_Task statement_
Will you repeat only the lines beginning at the one that mentions "# ---- return" and ending at the one that mentions "obj.matrix_world = world", both of them included, exactly?

————————

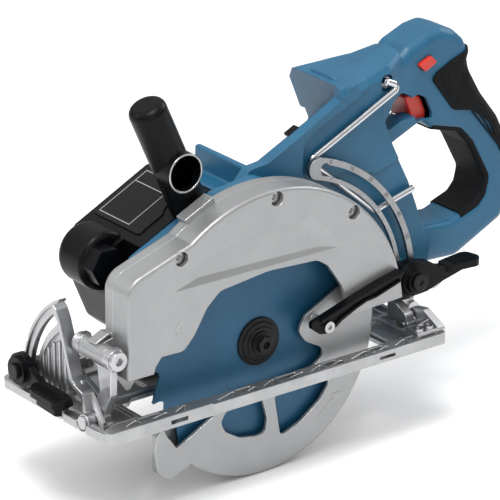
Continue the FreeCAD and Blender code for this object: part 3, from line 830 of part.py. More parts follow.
rimw = ycyl(0, SP_Z, LOW_R, LOW_Y0, LOW_Y1).cut(ycyl(0, SP_Z, LOW_R - 2.6, LOW_Y0 - 1, LOW_Y1 + 1)).common(sector_xz(a_rear, a_front, LOW_R, LOW_Y0 - 1, LOW_Y1 + 1))
rimw = rimw.cut(box(-120, -80, 40, 60, 55, 90))
web = ycyl(0, SP_Z, LOW_R, LOW_Y0, LOW_Y0 + 2.0).common(sector_xz(a_rear, a_front, LOW_R, LOW_Y0 - 1, LOW_Y0 + 3)).fuse(ycyl(0, SP_Z, 30.0, LOW_Y0, LOW_Y0 + 2.0))
web = web.removeSplitter()
nosep = prism([(86, -11, 2), (90.5, -16, 4), (92.5, -28, 10), (90.5, -42, 4), (87, -46, 3), (80, -51, 3), (74, -48.5, 6), (60, -44, 6), (66, -34, 0), (76, -30, 2)], "xz", LOW_Y0, LOW_Y1)
nosep = nosep.cut([ycyl(0, SP_Z, LOW_R - 2.6, LOW_Y0 + 2.0, OUT0), prism([(93.6, 41.5, 0), (92.0, 39.0, 0), (83.5, 28.0, 0), (120, 28.0, 0), (120, 41.5, 0)], "xy", -70, 0)])
lg = fuse(face, rimw, web, nosep)
lg = soften_each(lg, 1.6, lambda e: abs(e.BoundBox.YMin - LOW_Y1) < 1e-3 and abs(e.BoundBox.YMax - LOW_Y1) < 1e-3 and e.CenterOfMass.z < -20 and e.Length > 60)
win = [prism([(-62, -10, 5), (-50, -26, 14), (-33, -38, 20), (-18, -43.5, 6), (-14.5, -42, 2), (-9.5, -12, 3)], "xz", OUT0 - 1, LOW_Y1 + 2),
       prism([(1, -11, 3), (-3.5, -28, 6), (-2, -38, 6), (6, -38.5, 10), (20, -36, 10), (33, -28, 8), (37, -20, 6), (32, -13, 5), (18, -10, 6)], "xz", OUT0 - 1, LOW_Y1 + 2)]
lg = lg.cut(win)
lg = lg.cut(ycyl(0, SP_Z, 22.0, 20, 45))
# raised arrow and the post that carries the lever
arrow2 = prism([(-50, -42), (-64, -29), (-66, -31.4), (-66.6, -24), (-59.5, -24.6), (-61.9, -27), (-48.2, -40.2)], "xz", LOW_Y1 - 0.3, LOW_Y1 + 0.5)
LPX, LPZ = -44.5, 36.0
lg = fuse(lg, arrow2, ycyl(LPX, LPZ, 4.0, OUT0, 54.5))
lg = lg.cut(ycyl(LPX, LPZ, 1.9, 45, 60))
keep("lower_guard", lg)
LY = 54.5
la = prism([(-30.5, 37.5, 2), (-30.5, 42.0, 2), (-36, 43.4, 3), (-64.0, 51.6, 12), (-90.5, 58.6, 14), (-109.0, 62.4, 3), (-112, 57.5, 3), (-108.0, 54.0, 4), (-86.2, 47.6, 12), (-77.3, 46.6, 10),
            (-68.5, 43.6, 10), (-56.2, 38.2, 6), (-49.4, 33.6, 5), (-43.0, 30.8, 4), (-37.8, 31.6, 4)], "xz", LY, LY + 3.7)
lip1 = prism([(-36, 43.4, 2), (-64.0, 51.6, 12), (-90.5, 58.6, 14), (-109.0, 62.4, 2), (-109.6, 60.2, 1), (-90.5, 56.2, 14), (-64.0, 49.2, 12), (-37, 41.2, 1)], "xz", LY, LY + 7.3)
rib_l = prism([(-49.4, 33.6, 1), (-56.2, 38.2, 6), (-68.5, 43.6, 10), (-77.3, 46.6, 10), (-86.2, 47.6, 12), (-108.0, 54.0, 2), (-108.4, 55.8, 1), (-86.2, 49.4, 12), (-77.0, 48.4, 10), (-68.0, 45.4, 10), (-55.0, 40.2, 6), (-49.4, 36.4, 1)], "xz", LY, LY + 5.4)
bumps = [ycyl(-62 - i * 6.2, 53.2 + i * 1.62, 1.0, LY + 5.0, LY + 8.0).common(ycyl(-62 - i * 6.2, 53.2 + i * 1.62, 1.0, LY, LY + 7.8)) for i in range(0)]
la = fuse(la, lip1, rib_l, *bumps).cut([ycyl(LPX, LPZ, 1.96, 50, 70), ycyl(LPX, LPZ, 4.6, LY + 3.7, 80)])
keep("guard_lever", la)
keep("guard_lever_screw", fuse(ycyl(LPX, LPZ, 1.85, 46.0, LY + 3.7), ycyl(LPX, LPZ, 4.2, LY + 3.7, LY + 6.2)).cut(hexagon(LPX, LPZ, 2.0, LY + 4.8, 65)))

# ---- return spring of the lower guard, coiled round the nose
keep("guard_spring", Part.makeTorus(22.9, 0.42, V(0, 28.95, SP_Z), V(0, 1, 0)))

# ---- spindle lock button on the gear housing's front
keep("spindle_lock_button", fuse(ycyl(80.0, 82.5, 8.6, -12.0, -4.5), ycyl(80.0, 82.5, 4.0, -14.5, -12.0)))
NODES["motor_housing"] = NODES["motor_housing"].cut([ycyl(80.0, 82.5, 9.0, -15.6, 11), ycyl(80.0, 82.5, 4.3, -20.0, -12.0)])
keep("motor_housing", NODES["motor_housing"])

# ================================================================ electronics
cm = prism([(-64, 46, 3), (-118, 52, 3), (-118, 92, 3), (-64, 70, 3)], "xz", -50, -16)
cm = cm.cut([NL, NR, NODES["shell_screws"]])
keep("control_module", big(cm))
sw = prism([(-192, 158, 2), (-207, 158, 2), (-212, 146, 3), (-206, 138.0, 2), (-201, 142, 2), (-196, 152, 2)], "xz", SPLIT_Y - 8, SPLIT_Y + 8).cut([tpocket, NL, NR])
keep("trigger_switch", big(sw))
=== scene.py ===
import bpy, bmesh, json, math
from mathutils import Vector, Matrix, Quaternion, noise


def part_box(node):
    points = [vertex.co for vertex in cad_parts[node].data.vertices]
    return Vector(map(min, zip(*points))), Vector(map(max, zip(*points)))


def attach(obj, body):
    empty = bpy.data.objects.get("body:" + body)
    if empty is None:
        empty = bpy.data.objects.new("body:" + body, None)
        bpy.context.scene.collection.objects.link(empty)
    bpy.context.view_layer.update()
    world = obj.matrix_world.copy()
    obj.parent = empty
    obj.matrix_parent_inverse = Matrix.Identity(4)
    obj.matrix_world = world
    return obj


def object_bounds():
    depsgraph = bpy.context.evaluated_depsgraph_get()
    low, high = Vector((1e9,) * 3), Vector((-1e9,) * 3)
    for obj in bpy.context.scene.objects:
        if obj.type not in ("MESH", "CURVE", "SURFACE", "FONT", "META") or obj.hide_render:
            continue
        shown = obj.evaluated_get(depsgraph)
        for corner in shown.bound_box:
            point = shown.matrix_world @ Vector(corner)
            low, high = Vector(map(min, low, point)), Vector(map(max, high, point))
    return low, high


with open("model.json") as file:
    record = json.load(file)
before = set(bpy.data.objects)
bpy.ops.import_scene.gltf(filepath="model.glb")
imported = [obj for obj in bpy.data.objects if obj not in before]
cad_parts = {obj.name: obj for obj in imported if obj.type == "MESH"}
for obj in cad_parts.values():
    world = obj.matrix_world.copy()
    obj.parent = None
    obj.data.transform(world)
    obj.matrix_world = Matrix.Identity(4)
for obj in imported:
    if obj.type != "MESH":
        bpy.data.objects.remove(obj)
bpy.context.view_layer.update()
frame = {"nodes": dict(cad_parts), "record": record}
NODES = frame["nodes"]
BODY = {n: b for b, ns in frame["record"]["behaviour"]["bodies"].items() for n in ns}
SLOT = {s["node"]: s["material_slot"] for s in frame["record"]["subparts"]}
MM = 0.001
SPIN = Vector((0.0, 0.036, 0.0295))          # spindle line, along Y
scene = bpy.context.scene


# ------------------------------------------------------------------ materials
class NT:
    """Small helper round a node tree."""

    def __init__(self, name):
        self.m = bpy.data.materials.new(name)
        self.m.use_nodes = True
        self.t = self.m.node_tree
        self.t.nodes.clear()
        self.out = self.n("ShaderNodeOutputMaterial")
        self.b = self.n("ShaderNodeBsdfPrincipled")
        self.l(self.b.outputs[0], self.out.inputs[0])
        self.tc = self.n("ShaderNodeTexCoord")

    def n(self, kind, **kw):
        x = self.t.nodes.new(kind)
        for k, v in kw.items():
            setattr(x, k, v)
        return x

    def l(self, a, b):
        self.t.links.new(a, b)

    def noise(self, scale, detail=4.0, rough=0.55, src=None, dist=0.0):
        x = self.n("ShaderNodeTexNoise")
        x.inputs["Scale"].default_value = scale
        x.inputs["Detail"].default_value = detail
        x.inputs["Roughness"].default_value = rough
        x.inputs["Distortion"].default_value = dist
        self.l(src or self.tc.outputs["Object"], x.inputs["Vector"])
        return x.outputs["Fac"]

    def voronoi(self, scale, feature="F1", src=None, rnd=1.0):
        x = self.n("ShaderNodeTexVoronoi", feature=feature)
        x.inputs["Scale"].default_value = scale
        x.inputs["Randomness"].default_value = rnd
        self.l(src or self.tc.outputs["Object"], x.inputs["Vector"])
        return x.outputs["Distance"]

    def ramp(self, fac, stops):
        x = self.n("ShaderNodeValToRGB")
        e = x.color_ramp.elements
        while len(e) > len(stops):
            e.remove(e[-1])
        while len(e) < len(stops):
            e.new(0.5)
        for i, (p, c) in enumerate(stops):
            e[i].position = p
            e[i].color = (c, c, c, 1) if isinstance(c, (int, float)) else (*c, 1)
        self.l(fac, x.inputs[0])
        return x.outputs[0]

    def math(self, op, a, b=None, clamp=False):
        x = self.n("ShaderNodeMath", operation=op, use_clamp=clamp)
        for i, v in enumerate((a, b)):
            if v is None:
                continue
            if isinstance(v, (int, float)):
                x.inputs[i].default_value = v
            else:
                self.l(v, x.inputs[i])
        return x.outputs[0]

    def mix(self, fac, a, b):
        x = self.n("ShaderNodeMix", data_type="RGBA")
        if isinstance(fac, (int, float)):
            x.inputs[0].default_value = fac
        else:
            self.l(fac, x.inputs[0])
        for i, v in ((6, a), (7, b)):
            if isinstance(v, (tuple, list)):
                x.inputs[i].default_value = (*v, 1)
            else:
                self.l(v, x.inputs[i])
        return x.outputs[2]

    def edge(self, r=0.0008):
        """0 on flats, towards 1 on sharp edges; works on any mesh."""
        bv = self.n("ShaderNodeBevel", samples=4)
        bv.inputs["Radius"].default_value = r
        g = self.n("ShaderNodeNewGeometry")
        d = self.n("ShaderNodeVectorMath", operation="DOT_PRODUCT")
        self.l(bv.outputs[0], d.inputs[0])
        self.l(g.outputs["Normal"], d.inputs[1])
        return bv.outputs[0], self.ramp(d.outputs["Value"], [(0.86, 1.0), (0.985, 0.0)])

    def bump(self, height, strength, dist, normal=None):
        x = self.n("ShaderNodeBump")
        x.inputs["Strength"].default_value = strength
        x.inputs["Distance"].default_value = dist
        self.l(height, x.inputs["Height"])
        if normal is not None:
            self.l(normal, x.inputs["Normal"])
        return x.outputs[0]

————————

_Answer for this exercise_
# ---- return spring of the lower guard, coiled round the nose
keep("guard_spring", Part.makeTorus(22.9, 0.42, V(0, 28.95, SP_Z), V(0, 1, 0)))

# ---- spindle lock button on the gear housing's front
keep("spindle_lock_button", fuse(ycyl(80.0, 82.5, 8.6, -12.0, -4.5), ycyl(80.0, 82.5, 4.0, -14.5, -12.0)))
NODES["motor_housing"] = NODES["motor_housing"].cut([ycyl(80.0, 82.5, 9.0, -15.6, 11), ycyl(80.0, 82.5, 4.3, -20.0, -12.0)])
keep("motor_housing", NODES["motor_housing"])

# ================================================================ electronics
cm = prism([(-64, 46, 3), (-118, 52, 3), (-118, 92, 3), (-64, 70, 3)], "xz", -50, -16)
cm = cm.cut([NL, NR, NODES["shell_screws"]])
keep("control_module", big(cm))
sw = prism([(-192, 158, 2), (-207, 158, 2), (-212, 146, 3), (-206, 138.0, 2), (-201, 142, 2), (-196, 152, 2)], "xz", SPLIT_Y - 8, SPLIT_Y + 8).cut([tpocket, NL, NR])
keep("trigger_switch", big(sw))
=== scene.py ===
import bpy, bmesh, json, math
from mathutils import Vector, Matrix, Quaternion, noise


def part_box(node):
    points = [vertex.co for vertex in cad_parts[node].data.vertices]
    return Vector(map(min, zip(*points))), Vector(map(max, zip(*points)))


def attach(obj, body):
    empty = bpy.data.objects.get("body:" + body)
    if empty is None:
        empty = bpy.data.objects.new("body:" + body, None)
        bpy.context.scene.collection.objects.link(empty)
    bpy.context.view_layer.update()
    world = obj.matrix_world.copy()
    obj.parent = empty
    obj.matrix_parent_inverse = Matrix.Identity(4)
    obj.matrix_world = world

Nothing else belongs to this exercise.